Che sia una persona esperta e competente è il suo curriculum a dirlo. Nato a Savona nel 1953, si è laureato nel 1977 in ingegneria elettrotecnica al Politecnico di Torino, dove è poi diventato professore, preside di dipartimento e (dal 2005) rettore. Ha fatto parte del primo comitato di valutazione dell’università e della ricerca (CIVR). Del mondo dell’università conosce davvero tutto. Compreso il valore dei suoi docenti, dei suoi ricercatori e dei suoi studenti.

Profumo vanta anche una notevole esperienza internazionale: ha frequentato atenei e centri di ricerca negli Stati Uniti, in Giappone e in altri paesi. Ha conosciuto direttamente anche il mondo dell’industria: ha infatti iniziato la sua carriera come ingegnere progettista all’Ansaldo di Genova. Ha poi collaborato con giganti mondiale dell’hi-tech, come Motorola e Microsoft.
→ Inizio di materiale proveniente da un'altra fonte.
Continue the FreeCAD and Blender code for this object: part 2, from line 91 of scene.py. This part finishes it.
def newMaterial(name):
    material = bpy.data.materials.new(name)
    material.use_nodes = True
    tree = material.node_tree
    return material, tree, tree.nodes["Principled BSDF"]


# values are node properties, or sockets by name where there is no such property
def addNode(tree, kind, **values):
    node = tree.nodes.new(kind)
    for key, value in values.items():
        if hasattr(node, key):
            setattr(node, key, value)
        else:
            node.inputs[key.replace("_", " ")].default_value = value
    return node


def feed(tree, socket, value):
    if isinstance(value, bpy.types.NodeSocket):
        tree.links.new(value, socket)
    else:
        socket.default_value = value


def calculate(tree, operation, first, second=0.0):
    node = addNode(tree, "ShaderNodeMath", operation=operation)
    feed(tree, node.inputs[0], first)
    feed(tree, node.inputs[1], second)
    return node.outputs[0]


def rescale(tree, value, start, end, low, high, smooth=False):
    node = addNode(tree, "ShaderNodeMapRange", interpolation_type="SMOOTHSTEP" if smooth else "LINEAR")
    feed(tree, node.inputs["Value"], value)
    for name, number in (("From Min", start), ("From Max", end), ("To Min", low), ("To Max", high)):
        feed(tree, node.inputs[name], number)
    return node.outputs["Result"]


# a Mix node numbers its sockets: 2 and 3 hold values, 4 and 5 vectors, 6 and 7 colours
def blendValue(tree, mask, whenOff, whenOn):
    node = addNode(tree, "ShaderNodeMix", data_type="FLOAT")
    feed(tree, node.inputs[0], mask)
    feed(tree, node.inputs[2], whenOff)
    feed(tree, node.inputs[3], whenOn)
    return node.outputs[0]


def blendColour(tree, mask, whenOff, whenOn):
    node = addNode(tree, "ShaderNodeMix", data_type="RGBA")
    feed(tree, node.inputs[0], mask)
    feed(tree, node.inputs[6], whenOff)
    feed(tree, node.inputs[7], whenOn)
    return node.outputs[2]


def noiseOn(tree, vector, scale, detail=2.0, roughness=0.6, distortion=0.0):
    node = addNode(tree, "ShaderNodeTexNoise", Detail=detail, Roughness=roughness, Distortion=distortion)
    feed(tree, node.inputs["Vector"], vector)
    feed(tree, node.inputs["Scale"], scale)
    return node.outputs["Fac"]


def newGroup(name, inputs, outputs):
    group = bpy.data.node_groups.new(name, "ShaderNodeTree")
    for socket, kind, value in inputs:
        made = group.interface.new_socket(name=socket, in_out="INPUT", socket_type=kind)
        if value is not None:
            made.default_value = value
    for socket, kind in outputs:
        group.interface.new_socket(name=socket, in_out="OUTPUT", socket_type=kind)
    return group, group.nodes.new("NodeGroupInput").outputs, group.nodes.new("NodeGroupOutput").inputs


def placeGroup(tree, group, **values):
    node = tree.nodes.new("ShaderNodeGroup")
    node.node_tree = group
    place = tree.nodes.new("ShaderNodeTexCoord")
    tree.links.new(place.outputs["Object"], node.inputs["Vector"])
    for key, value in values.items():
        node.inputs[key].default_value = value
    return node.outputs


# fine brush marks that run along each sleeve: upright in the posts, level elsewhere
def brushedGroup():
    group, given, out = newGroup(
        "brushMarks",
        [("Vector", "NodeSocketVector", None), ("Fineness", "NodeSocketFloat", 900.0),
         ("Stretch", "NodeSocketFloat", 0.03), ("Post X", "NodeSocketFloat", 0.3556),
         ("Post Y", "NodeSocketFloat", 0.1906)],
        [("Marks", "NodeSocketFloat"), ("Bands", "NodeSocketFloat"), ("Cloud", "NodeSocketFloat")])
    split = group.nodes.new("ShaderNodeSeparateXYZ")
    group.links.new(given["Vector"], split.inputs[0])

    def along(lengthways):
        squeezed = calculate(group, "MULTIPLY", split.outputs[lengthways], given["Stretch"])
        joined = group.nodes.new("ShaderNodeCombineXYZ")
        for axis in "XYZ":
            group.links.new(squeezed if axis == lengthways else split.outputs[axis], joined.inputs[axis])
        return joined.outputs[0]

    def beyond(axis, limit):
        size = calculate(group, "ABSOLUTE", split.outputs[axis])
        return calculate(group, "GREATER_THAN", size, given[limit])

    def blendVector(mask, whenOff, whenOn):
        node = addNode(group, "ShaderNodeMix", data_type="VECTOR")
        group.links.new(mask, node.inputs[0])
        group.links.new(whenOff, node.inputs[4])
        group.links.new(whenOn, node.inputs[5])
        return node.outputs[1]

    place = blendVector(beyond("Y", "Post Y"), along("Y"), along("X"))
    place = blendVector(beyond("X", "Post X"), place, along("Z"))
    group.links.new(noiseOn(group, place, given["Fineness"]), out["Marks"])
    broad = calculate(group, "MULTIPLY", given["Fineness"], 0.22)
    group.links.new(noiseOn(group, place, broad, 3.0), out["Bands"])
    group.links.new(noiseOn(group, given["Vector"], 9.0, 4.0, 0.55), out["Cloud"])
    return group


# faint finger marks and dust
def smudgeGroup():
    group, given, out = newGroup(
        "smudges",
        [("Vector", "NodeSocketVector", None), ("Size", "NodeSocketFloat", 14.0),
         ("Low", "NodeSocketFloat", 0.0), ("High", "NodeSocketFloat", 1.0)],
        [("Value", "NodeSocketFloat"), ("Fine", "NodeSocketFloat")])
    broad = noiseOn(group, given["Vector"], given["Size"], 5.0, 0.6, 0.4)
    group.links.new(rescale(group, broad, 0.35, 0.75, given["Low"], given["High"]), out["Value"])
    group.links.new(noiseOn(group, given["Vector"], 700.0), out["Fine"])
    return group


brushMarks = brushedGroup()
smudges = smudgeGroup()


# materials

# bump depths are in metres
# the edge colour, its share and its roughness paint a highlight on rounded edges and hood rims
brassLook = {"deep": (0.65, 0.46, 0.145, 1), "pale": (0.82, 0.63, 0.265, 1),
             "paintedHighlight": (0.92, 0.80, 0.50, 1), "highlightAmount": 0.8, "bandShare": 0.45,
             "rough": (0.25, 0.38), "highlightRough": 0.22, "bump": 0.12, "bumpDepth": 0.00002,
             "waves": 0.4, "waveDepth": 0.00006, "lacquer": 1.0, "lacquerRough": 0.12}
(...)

Infine, anche se solo da agosto, è il presidente del nostro massimo ente di ricerca, il CNR.

Francesco Profumo vanta anche il “riconoscimento dei pari” e addirittura il consenso del mondo accademico. Infatti è stato eletto rettore dai suoi colleghi al Politecnico di Torino ed è poi diventato presidente del CNR grazie alla valutazione di un “search commitee” – da una commissione di colleghi ricercatori esperti – che ne ha “pesato” le capacità scientifiche e gestionali e lo ha inserito nella triade offerta al ministro per la scelta definitiva. Francesco Profumo, infine, gode nel mondo universitario di un apprezzamento trasversale che è piuttosto raro e va dai suoi colleghi rettori al mondo sindacale.
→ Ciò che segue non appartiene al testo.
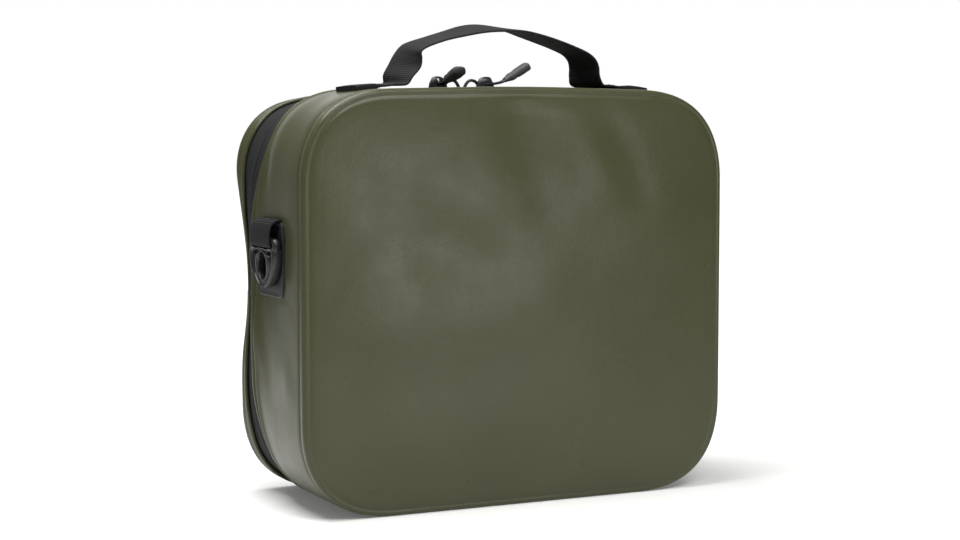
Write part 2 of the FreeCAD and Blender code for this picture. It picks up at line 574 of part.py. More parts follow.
def make_hook(label, side):
    """Sliding hook with its seat for the rack tube, and the sprung latch under the seat."""
    x = mirrored(side, "hook_x")
    head = "(rail_head_height / 2)"
    jaw_in, jaw_out = f"({head} + sliding_gap)", f"({head} + sliding_gap + hook_jaw)"
    lip = "(rail_foot_height / 2 + sliding_gap * 2)"
    lip_back = f"({PANEL_BACK} + rail_foot_depth - sliding_gap)"
    back_in = f"({RAIL_FACE} + sliding_gap)"
    outer = "(tube_seat_radius + hook_wall)"
    arch_y = f"({SEAT} - sqrt({outer} * {outer} - pow({RAIL_Z} + {jaw_out} - {SEAT_Z}; 2)))"
    outline = [
        (f"{lip_back} - hook_lip", f"{RAIL_Z} - {jaw_out}"), (HOOK_FACE, f"{RAIL_Z} - {jaw_out}"),
        (HOOK_FACE, SEAT_Z), (SEAT, f"{SEAT_Z} + tube_seat_radius"),
        (f"{SEAT} + tube_seat_radius", SEAT_Z), (f"{SEAT} + tube_seat_radius", f"{SEAT_Z} - hook_leg"),
        (HOOK_END, f"{SEAT_Z} - hook_leg"), (HOOK_END, SEAT_Z), (SEAT, f"{SEAT_Z} + {outer}"),
        (arch_y, f"{RAIL_Z} + {jaw_out}"), (f"{lip_back} - hook_lip", f"{RAIL_Z} + {jaw_out}"),
        (f"{lip_back} - hook_lip", f"{RAIL_Z} + {lip}"), (lip_back, f"{RAIL_Z} + {lip}"),
        (lip_back, f"{RAIL_Z} + {jaw_in}"), (back_in, f"{RAIL_Z} + {jaw_in}"),
        (back_in, f"{RAIL_Z} - {jaw_in}"), (lip_back, f"{RAIL_Z} - {jaw_in}"),
        (lip_back, f"{RAIL_Z} - {lip}"), (f"{lip_back} - hook_lip", f"{RAIL_Z} - {lip}")]
    arcs = {2: ("tube_seat_radius", -1), 3: ("tube_seat_radius", -1), 7: (outer, 1), 8: (outer, 1)}
    profile = Outline([(station(u), v) for u, v in outline], arcs)
    hook = Piece(f"hook_{label}").pad("YZ", f"{x} - hook_width / 2", "hook_width", profile)

    pin_y, pin_z = station(f"{HOOK_FACE} + latch_setback"), f"({SEAT_Z} - latch_drop)"
    ear_low = f"({pin_z} - ear_height / 2)"
    ear = rectangle(station(f"{HOOK_FACE} - 1"), ear_low, station(f"{HOOK_FACE} + ear_depth"),
                    f"{ear_low} + ear_height")
    for start in (f"{x} - hook_width / 2", f"{x} + hook_width / 2 - ear_thickness"):
        hook.pad("YZ", start, "ear_thickness", ear)
        hook.cut("YZ", start, "ear_thickness", Disc(pin_y, pin_z, "latch_pin_radius"))
    Piece(f"latch_pin_{label}").pad("YZ", f"{x} - hook_width / 2", "hook_width",
                                    Disc(pin_y, pin_z, "latch_pin_radius"))

    half = "(latch_thickness / 2)"
    inside = "(hook_width / 2 - ear_thickness - sliding_gap)"
    spring_start = f"({x} + {inside} - latch_spring_length)"
    finger = Outline([(pin_y, f"{pin_z} - {half}"), (f"{pin_y} + latch_length", f"{pin_z} - {half}"),
                      (f"{pin_y} + latch_length", f"{pin_z} + {half}"), (pin_y, f"{pin_z} + {half}"),
                      (f"{pin_y} - {half}", pin_z)], {3: (half, 1), 4: (half, 1)})
    latch = Piece(f"latch_{label}").pad("YZ", f"{x} - {inside}", f"2 * {inside}", finger)
    latch.cut("YZ", f"{x} - {inside}", f"2 * {inside}",
              Disc(pin_y, pin_z, "latch_pin_radius + running_gap"))
    latch.cut("YZ", f"{spring_start} - sliding_gap", "latch_spring_length + 2 * sliding_gap",
              rectangle(f"{pin_y} - {half} - 1", f"{pin_z} - {half} - 1",
                        f"{pin_y} + latch_spring_radius + sliding_gap * 2", f"{pin_z} + {half} + 1"))
    Piece(f"latch_spring_{label}").pad("YZ", spring_start, "latch_spring_length",
                                       Disc(pin_y, pin_z, "latch_spring_radius"),
                                       Disc(pin_y, pin_z, "latch_pin_radius"))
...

C’è infine una terza ragione che rende ottima la scelta di Francesco Profumo. La piena consapevolezza, più volte manifestata: del valore strategico della scienza e dell’alta educazione nell’economia della conoscenza; dei limiti del sistema produttivo italiano, a causa della sua specializzazione produttiva. Da almeno mezzo secolo quello seguito dal nostro sistema produttivo è “un modello di sviluppo senza ricerca”.

Francesco Profumo, come docente, preside e rettore del Politecnico di Torino, ha dimostrato anche di saper creare un rapporto reciprocamente vantaggioso tra industria, università e ricerca. Preservando l’indipendenza e i caratteri di ciascuno. Lui non ama parlare di differenza tra ricerca di base e ricerca applicata, perché oggi questa differenza è molto sfumata. Conosce bene l’importanza sia della ricerca libera e curiosity-driven che si conduce nei laboratori pubblici sia dello sviluppo tecnologico che si svolge nei laboratori industriali e che è necessario per innovare il sistema produttivo.

Alla luce di queste considerazioni, gli sottoponiamo, con grande rispetto, una domanda e quattro richieste.

La domanda è: come intende risolvere il problema della guida del Consiglio nazionale delle ricerche che aveva appena assunto? Non è un problema da poco. E dalla sua soluzione dipenderà anche la capacità del ministro di conservare il consenso avuto come docente, ricercatore e dirigente della ricerca.

Le quattro richieste – non semplici da soddisfare, in un periodo di crisi finanziaria drammatica – sono le seguenti:

  1. prendere in considerazioni i sette punti a costo zero proposti dal Gruppo 2003; essi sono la base per una più efficiente politica della ricerca;
  2. avere il coraggio di chiedere più soldi per l’università pubblica (e laica) e per la ricerca scientifica pubblica;
  3. avere la forza di affermare principi di merito ma anche di equità e di indipendenza dell’università e della ricerca italiana;
  4. avere  il coraggio di pretendere che il nuovo governo acceleri con ogni mezzo il cambiamento della specializzazione produttiva del nostro paese.

È solo partendo dal lavoro e dall’economia reale che possiamo sperare di uscire dal tunnel della crisi finanziaria.